V (A) The parties have stipulated that, if the plaintiffs are awarded damages in addition to the $10,000 already paid, interest on the additional award shall be at the rate of five percent (5%).
(B) It appearing in the file that there is a mortgagee, the court will enter an order that the sum due from the defendant be paid to the clerk of court, to be held subject to the further orders of the court.

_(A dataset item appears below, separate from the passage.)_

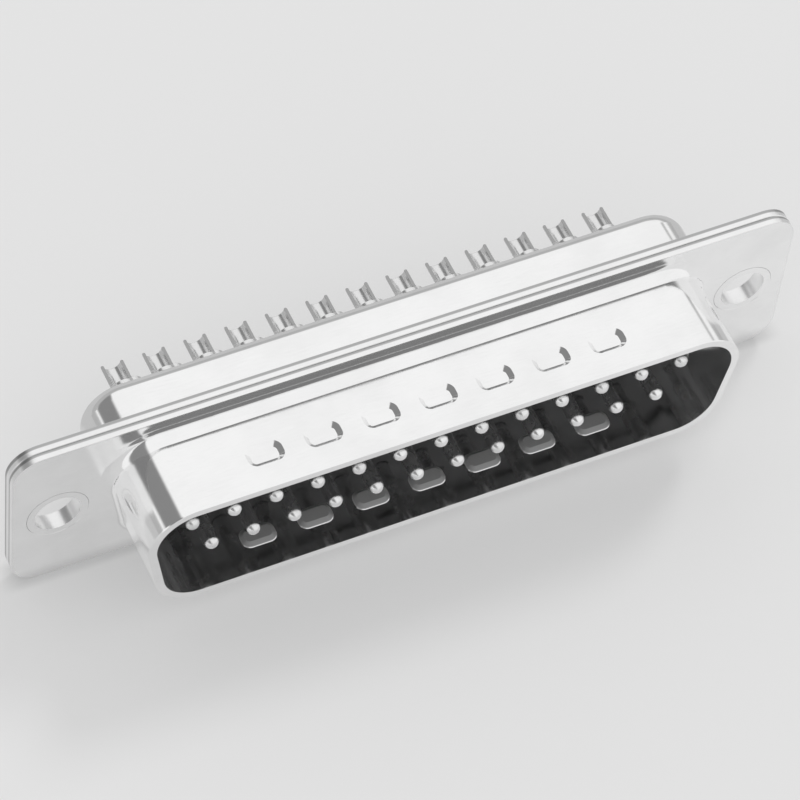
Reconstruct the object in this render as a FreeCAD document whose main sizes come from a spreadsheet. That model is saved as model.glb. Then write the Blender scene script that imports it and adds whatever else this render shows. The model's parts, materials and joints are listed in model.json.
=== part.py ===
import FreeCAD, Part
import os
import Sketcher
from FreeCAD import Placement, Rotation, Vector

# A 25 way d-sub plug with solder cups, in millimetres.
# The origin is the middle of the flange's front face. +X runs along the flange, +Z is up, on the
# side of the wide row of contacts, and the mating side looks along -Y.

# Driving dimensions: name, value, what it measures
SIZES = (
    ("flange_length", 53.04, "flange from end to end"),
    ("flange_height", 12.55, "flange from lower to upper edge"),
    ("flange_corner", 2.0, "radius of the flange's corners"),
    ("front_sheet", 0.55, "thickness of the front sheet"),
    ("rear_sheet", 0.55, "thickness of the rear sheet"),
    ("hole_margin", 3.0, "mounting hole's middle from the flange's end"),
    ("hole_diameter", 3.05, "mounting hole"),
    ("collar_wall", 0.3, "wall of the collar drawn round each mounting hole"),
    ("collar_flare", 0.2, "how far the collar's end is spread into the front sheet"),
    ("collar_gap", 0.02, "clearance of the collars in the front sheet"),
    ("joint_break", 0.07, "broken edges of the flange where the two sheets meet"),
    ("skirt_end_margin", 4.04, "inside of the skirt from the mounting hole's middle"),
    ("skirt_side_margin", 2.095, "inside of the skirt from the flange's long edge"),
    ("skirt_corner", 2.6, "inside radius of the skirt's corners"),
    ("skirt_depth", 5.84, "skirt in front of the flange"),
    ("side_angle", 10, "slope of the short sides, in degrees"),
    ("front_bend", 0.8, "outside radius of the bend between flange and skirt"),
    ("rim_break", 0.06, "broken edge of the skirt's rim, outside"),
    ("dimple_count", 7, "dimples on each long side"),
    ("dimple_pitch", 3.85, "distance between dimples"),
    ("dimple_setback", 3.45, "dimples in front of the flange"),
    ("dimple_length", 2.4, "a dimple along the skirt"),
    ("dimple_width", 1.5, "a dimple across the skirt"),
    ("dimple_corner", 0.6, "radius of a dimple's corners"),
    ("dimple_depth", 0.25, "a dimple's depth"),
    ("dimple_slope", 52, "slope of a dimple's walls, in degrees from upright"),
    ("tray_end_margin", 2.87, "outside of the tray from the mounting hole's middle"),
    ("tray_side_margin", 0.915, "outside of the tray from the flange's long edge"),
    ("tray_corner", 2.9, "outside radius of the tray's corners"),
    ("tray_depth", 3.6, "tray behind the flange"),
    ("tray_edge", 1.4, "outside radius of the tray's rear edge"),
    ("tray_lip", 1.2, "width of the rim left round the tray's window"),
    ("rear_bend", 0.35, "outside slope of the bend between flange and tray"),
    ("face_recess", 0.1, "front moulding's face behind the flange's front face"),
    ("parting_depth", 2.0, "plane where the mouldings meet, behind the flange's front face"),
    ("boss_rise", 0.35, "rear moulding's face behind the tray"),
    ("fit_gap", 0.05, "clearance of the mouldings in the sheets"),
    ("contact_gap", 0.03, "clearance of the contacts in the mouldings"),
    ("row_end_margin", 2.86, "first contact from the inside of the skirt at its widest"),
    ("row_side_margin", 2.76, "either row of contacts from the inside of the skirt"),
    ("row_count", 13, "contacts in the wide row; the narrow row has one fewer"),
    ("pin_diameter", 1.02, "pin"),
    ("pin_reach", 4.92, "pin's tip in front of the flange"),
    ("tip_diameter", 0.5, "flat end of the pin's nose"),
    ("nose_length", 0.3, "length of the pin's nose"),
    ("barrel_diameter", 1.5, "solder cup, outside"),
    ("bore_diameter", 1.1, "solder cup, inside"),
    ("bore_depth", 2.1, "depth of the solder cup"),
    ("cup_reach", 8.3, "solder cup's end behind the flange's front face"),
    ("scoop_length", 1.9, "open part of the solder cup"),
    ("scoop_ramp", 0.6, "sloping start of the open part"),
)
# Slack for telling whether an edge follows an outline
ON_OUTLINE = 1e-4
# How far a cutting outline runs past the metal that it removes
CUT_MARGIN = 1

doc = FreeCAD.newDocument("d_sub_connector")
sheet = doc.addObject("Spreadsheet::Sheet", "Sizes")
for row, (alias, value, meaning) in enumerate(SIZES, start=1):
    sheet.set("A%d" % row, meaning)
    sheet.set("B%d" % row, str(value))
    sheet.setAlias("B%d" % row, alias)
doc.recompute()

# Lengths that follow from the driving ones, in the sheet's names
HOLE_SPACING = "(Sizes.flange_length - 2 * Sizes.hole_margin)"
SKIRT_WIDTH = "(%s - 2 * Sizes.skirt_end_margin)" % HOLE_SPACING
SKIRT_HEIGHT = "(Sizes.flange_height - 2 * Sizes.skirt_side_margin)"
TRAY_WIDTH = "(%s - 2 * Sizes.tray_end_margin)" % HOLE_SPACING
TRAY_HEIGHT = "(Sizes.flange_height - 2 * Sizes.tray_side_margin)"
CONTACT_PITCH = "((%s - 2 * Sizes.row_end_margin) / (Sizes.row_count - 1))" % SKIRT_WIDTH
ROW_SPACING = "(%s - 2 * Sizes.row_side_margin)" % SKIRT_HEIGHT
# Depths behind the flange's front face
FLANGE_BACK = "(Sizes.front_sheet + Sizes.rear_sheet)"
TRAY_BACK = "(%s + Sizes.tray_depth)" % FLANGE_BACK
TRAY_FLOOR = "(%s - Sizes.rear_sheet)" % TRAY_BACK
# The front moulding's plate lies behind the front sheet
PLATE_FRONT = "(Sizes.front_sheet + Sizes.fit_gap)"
# A slope this long on the inside of the front bend leaves the sheet as thick there as elsewhere
FRONT_INNER_SLOPE = "((2 - sqrt(2)) * (Sizes.front_bend + Sizes.front_sheet))"
# And so does this one inside the tray's rear edge
REAR_INNER_SLOPE = "((2 - sqrt(2)) * (Sizes.tray_edge - Sizes.rear_sheet))"
COLLAR_RADIUS = "(Sizes.hole_diameter / 2 + Sizes.collar_wall)"


def number(expression):
    """The value of an expression in the sheet's names."""
    return FreeCAD.Units.Quantity(sheet.evalExpression(expression)).Value


def grown(growth):
    """A width, height and radius grown by the same wall, as a function of the three."""
    return lambda width, height, radius: (
        "(%s + 2 * (%s))" % (width, growth),
        "(%s + 2 * (%s))" % (height, growth),
        "(%s + (%s))" % (radius, growth),
    )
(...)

(C) The plaintiffs having sustained damages in excess of the $10,000 already paid, by statute they are entitled to appraisal fees. The court awards the plaintiffs appraisal fees in the amount of $1,500.
VI CT Page 8505
In sum, the court finds that the plaintiffs have sustained damages of $15,848 as a result of the taking of Easement P and the rights. The court finds that the after-taking fair market value of the plaintiffs' land is $51,352 and that the before-taking fair market value of the plaintiffs' land is $67,200, and that, therefore, the after-taking fair market value of the plaintiffs' land is $15,848 less than the before-taking fair market value of the plaintiffs' land. Judgment may enter, therefore, for the plaintiffs to recover from the defendant damages in the amount of $15,848, less, however, the amount of $10,000 already paid, leaving an excess of $5,848 for which judgment may enter, plus interest at the rate of five percent (5%) per annum from the date of taking to the date of payment of the judgment debt, and plus reasonable appraisal fees of $1500, and costs, and judgment may further enter that the defendant pay the said sum of $5,848 and interest thereon to the Clerk of the Superior Court for the Judicial District of Tolland, the said sum of $5,848 and interest to be held by said Clerk of the Superior Court subject to the further orders of the court.